Scott and Fox were astounded, and exhausted. The sheer quantity of artifacts was many times what they had expected. The enthusiasm of the volunteers was remarkable. Despite the cold, and later the heat, they were ready to start before eight in the morning, ate only a quick lunch, and did not want to stop at quitting time.

By the end of the first week, Scott realized that the dig required a third archeologist to help with the artifacts and with supervising the volunteers. Eventually, Melissa Connor, one of the Midwest Archeological Center's staff archeologists, was sent to help. When human remains were found an osteologist, Dr. Clyde Snow, was added to the team.

That was the cast for the first field season. Three archeologists, an osteologist, and sixty-six volunteers. The volunteers stayed variously for the full five weeks or in a few cases only a day. The dig was an unmitigated success and plans were made to continue the work the next year. Over the winter, Scott and Fox put together a report on the findings of the first year (Scott and Fox 1987), and Scott, Fox, Connor, and firearms specialist Dick Harmon planned what would happen during the dig of 1985. The Reno-Benteen defense site would be metal detected just as the Custer field had been, and a sample of the Custer battlefield markers were selected for excavation to aid in determining why there were at least forty-two extra markers on the field.

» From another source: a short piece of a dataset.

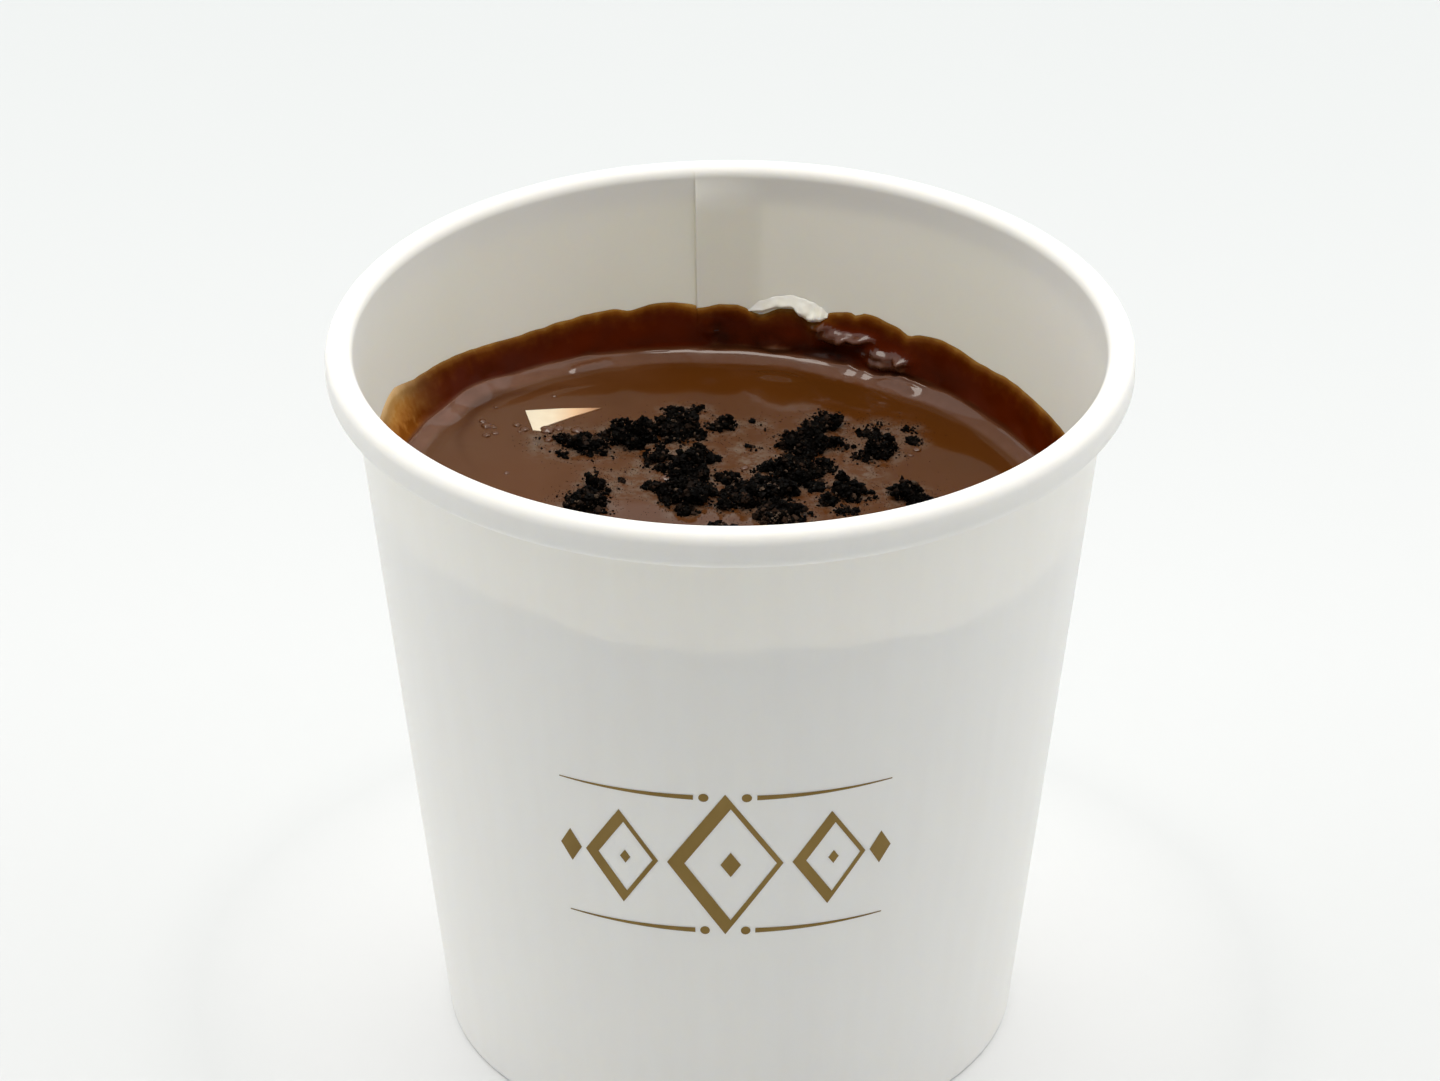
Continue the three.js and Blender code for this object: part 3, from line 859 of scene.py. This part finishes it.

Over the winter, another expert was added to the team. Dr. C. Vance Haynes, a well-known geoarcheologist and an authority on Indian Wars army firearms, contributed his expertise. He was to determine what geomorphological changes could, have occurred in Deep Ravine to hide some twenty men believed to be buried there.

Scott asked Dr. Clyde Snow if he would continue the work of examining the bones. Snow had been employed for years as a forensic anthropologist for the Federal Aviation Administration, identifying the dead from airplane crashes. Then, when he retired, he really went to work. He acts as a consultant to the State of Oklahoma, to Cook County in Illinois, and to international human rights groups. He has worked for organizations in Argentina, identifying those who disappeared under a former regime and training Argentinians in this work, as well as in many more recent human rights abuse cases in the international arena.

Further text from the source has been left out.